When Ryutaro Hashimoto, roundly rebuffed by the Japanese electorate on Sunday, became prime minister in January 1996, it seemed Japan finally had a leader assertive enough to pull the country out of its slump.
With an Elvis-style quiff and a sense of humour that led him to brandish a kendo bamboo sword at US trade representative Micky Kantor, he seemed to be everything his short-lived predecessors were not: a charismatic, combative and dynamic statesman.
In just two-and-a-half years, Mr Hashimoto saw his stock sink among world leaders, international markets and the electorate.
Expectations, perhaps, were always too high. What the world saw as independence and decisiveness came across in Japan as aloofness and arrogance, particularly when he appointed a convicted bribe-taker to his cabinet last September - a mistake from which his ratings never recovered.
Despite his background - a political aristocrat from a family of Liberal Democratic Party politicians - Mr Hashimoto was unable to build his own support base within the ruling party.
As a result, the ambitious administrative reform plans which were to have been the centrepiece of his premiership fell victim to the "shadow shoguns", the faction leaders who pull the strings within the LDP.
His administration was also plagued by scandal. Mr Hashimoto avoided allegations of an affair with a suspected Chinese spy, but his finance minister and the governor of the Bank of Japan were forced to step down after revelations that banks and brokerages had bribed financial inspectors.
The main reason for his unpopularity was the sharp deterioration in the economy, which, according to the latest quarterly data, is contracting at more than 5 per cent per year. Flip-flops on tax reform and a lack of progress on clearing up the banking sector have led to steadily falling share prices, a weakening of the yen and increasingly critical rebukes from Washington.
Mr Hashimoto had some success in foreign affairs, most notably with Russian President Boris Yeltsin towards completion of a second World War peace treaty and a resolution of the thorny issue of the northern territories.
In his maiden speech up taking office, Mr Hashimoto, who has also been finance and trade and industry minister, recognised the challenge, saying: "The most crucial task facing this government is to revive the economy." His failure to live up to this challenge cost him dear.
With no successor obvious, a factional battle is in prospect between nationalist hawks and the moderates who pulled the LDP back into power by forming a coalition with its former ideological opponents, the Social Democratic Party (SDP).
The 71-year-old Foreign Minister, Keizo Obuchi, is favourite to succeed Mr Hashimoto. As head of the LDP's biggest faction, he has the power base needed to push through legislation.

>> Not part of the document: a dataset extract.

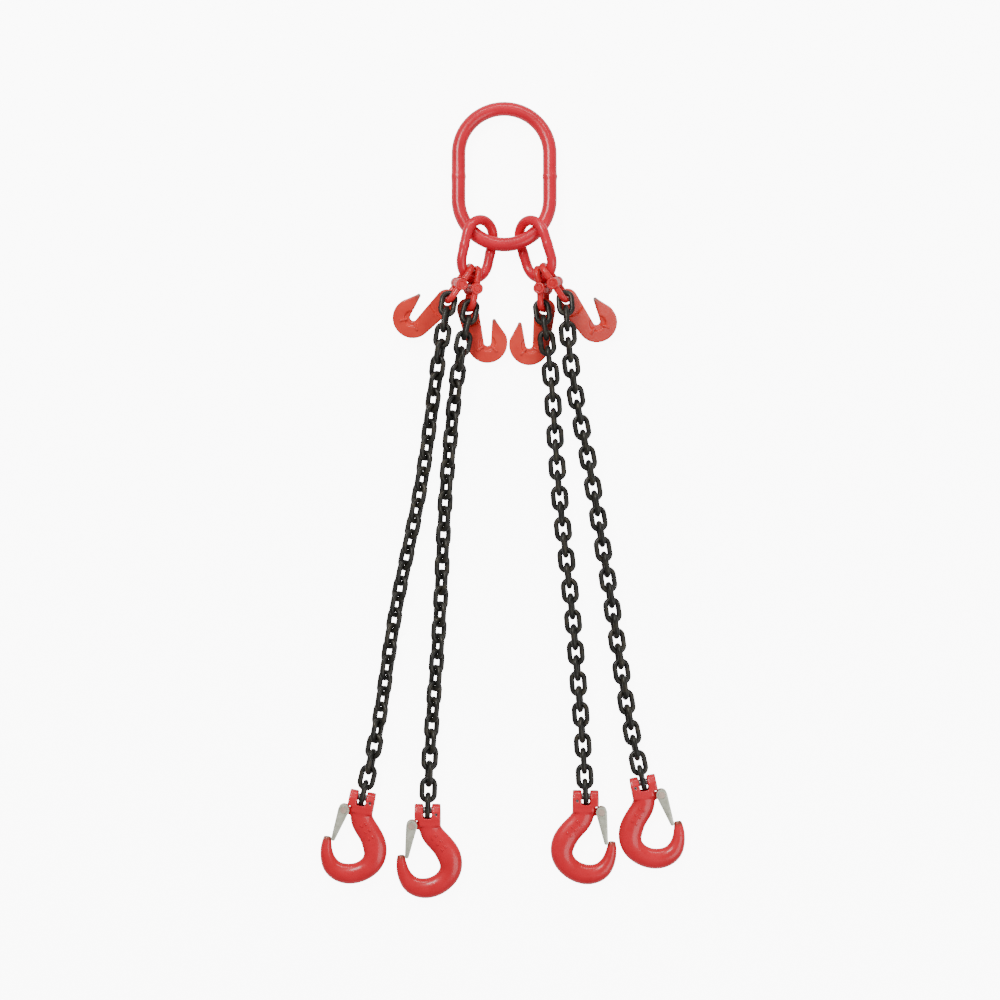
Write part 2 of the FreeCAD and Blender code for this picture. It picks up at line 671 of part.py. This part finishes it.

But the popular perception is that he is a colourless politician controlled by the former prime minister and LDP kingmaker, Noboru Takeshita. This lack of charisma could count against him as the LDP seeks support before a general election, which some analysts say could be called as early as next year. Another contender is Koichi Kato (59), who has been in the political limelight for most of the past two years as the prime minister's righthand man. A Harvard-educated former diplomat, Mr Kato was a key player in the LDP's decision to ally with the SDP to form a government in 1994. As party secretary-general, he has since been credited with restoring the LDP's majority in the powerful lower house.
But he has no experience in any of the main cabinet posts and his proximity to Mr Hashimoto means he will find it difficult to evade responsibility for the election debacle.

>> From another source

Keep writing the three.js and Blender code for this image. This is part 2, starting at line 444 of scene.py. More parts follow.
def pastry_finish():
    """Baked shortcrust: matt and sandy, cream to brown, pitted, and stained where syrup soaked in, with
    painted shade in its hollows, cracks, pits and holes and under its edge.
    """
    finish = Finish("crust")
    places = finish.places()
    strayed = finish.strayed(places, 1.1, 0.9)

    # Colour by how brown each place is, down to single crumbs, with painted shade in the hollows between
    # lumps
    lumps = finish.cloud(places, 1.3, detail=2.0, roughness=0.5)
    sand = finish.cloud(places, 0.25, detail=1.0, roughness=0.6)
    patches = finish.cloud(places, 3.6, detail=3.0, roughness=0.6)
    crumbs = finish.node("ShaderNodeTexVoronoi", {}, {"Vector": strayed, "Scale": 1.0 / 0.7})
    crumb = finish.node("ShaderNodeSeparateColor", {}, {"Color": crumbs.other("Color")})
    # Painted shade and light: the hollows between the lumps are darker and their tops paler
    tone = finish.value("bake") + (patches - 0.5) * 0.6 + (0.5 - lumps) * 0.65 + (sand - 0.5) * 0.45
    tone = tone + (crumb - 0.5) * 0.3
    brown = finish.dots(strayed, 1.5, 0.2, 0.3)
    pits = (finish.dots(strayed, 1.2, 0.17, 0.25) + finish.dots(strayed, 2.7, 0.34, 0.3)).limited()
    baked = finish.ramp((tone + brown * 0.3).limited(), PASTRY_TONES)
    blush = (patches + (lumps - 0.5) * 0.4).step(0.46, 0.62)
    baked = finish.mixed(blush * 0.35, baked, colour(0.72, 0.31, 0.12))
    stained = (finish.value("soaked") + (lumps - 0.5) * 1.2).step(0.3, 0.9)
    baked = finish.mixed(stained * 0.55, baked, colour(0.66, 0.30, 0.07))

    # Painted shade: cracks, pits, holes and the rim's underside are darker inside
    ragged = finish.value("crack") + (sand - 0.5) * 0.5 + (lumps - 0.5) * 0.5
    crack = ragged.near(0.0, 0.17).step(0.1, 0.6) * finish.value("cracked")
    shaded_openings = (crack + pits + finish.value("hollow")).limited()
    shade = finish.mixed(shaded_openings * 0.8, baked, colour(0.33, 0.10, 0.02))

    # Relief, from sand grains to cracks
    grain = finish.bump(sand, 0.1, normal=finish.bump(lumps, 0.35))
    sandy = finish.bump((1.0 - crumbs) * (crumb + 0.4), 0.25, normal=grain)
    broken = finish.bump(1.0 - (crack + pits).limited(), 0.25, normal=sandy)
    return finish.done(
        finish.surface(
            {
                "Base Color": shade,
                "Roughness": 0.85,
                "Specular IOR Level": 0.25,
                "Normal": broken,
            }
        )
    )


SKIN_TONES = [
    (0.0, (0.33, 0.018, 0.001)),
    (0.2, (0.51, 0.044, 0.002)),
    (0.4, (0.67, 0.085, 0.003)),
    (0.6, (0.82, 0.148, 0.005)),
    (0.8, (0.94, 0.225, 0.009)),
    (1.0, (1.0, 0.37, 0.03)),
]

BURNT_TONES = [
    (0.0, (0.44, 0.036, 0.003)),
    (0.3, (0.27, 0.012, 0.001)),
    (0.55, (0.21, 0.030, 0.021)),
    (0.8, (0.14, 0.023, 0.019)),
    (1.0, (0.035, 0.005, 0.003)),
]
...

Such criticism is certain from members of the nationalist wing, whose leaders include Seiroku Kajiyama, known as the vice-shogun of Japanese politics. As an architect of the government's 30 trillion yen (£150 billion) financial stabilisation package, Mr Kajiyama (70) may win support as the man best equipped to deal with the economic crisis.
But he would be viewed with alarm by Washington, where he caused a row by comparing black people to prostitutes, and by China, where he has been condemned for trying to whitewash the Japanese army's sexual subjugation of local women during the second World War.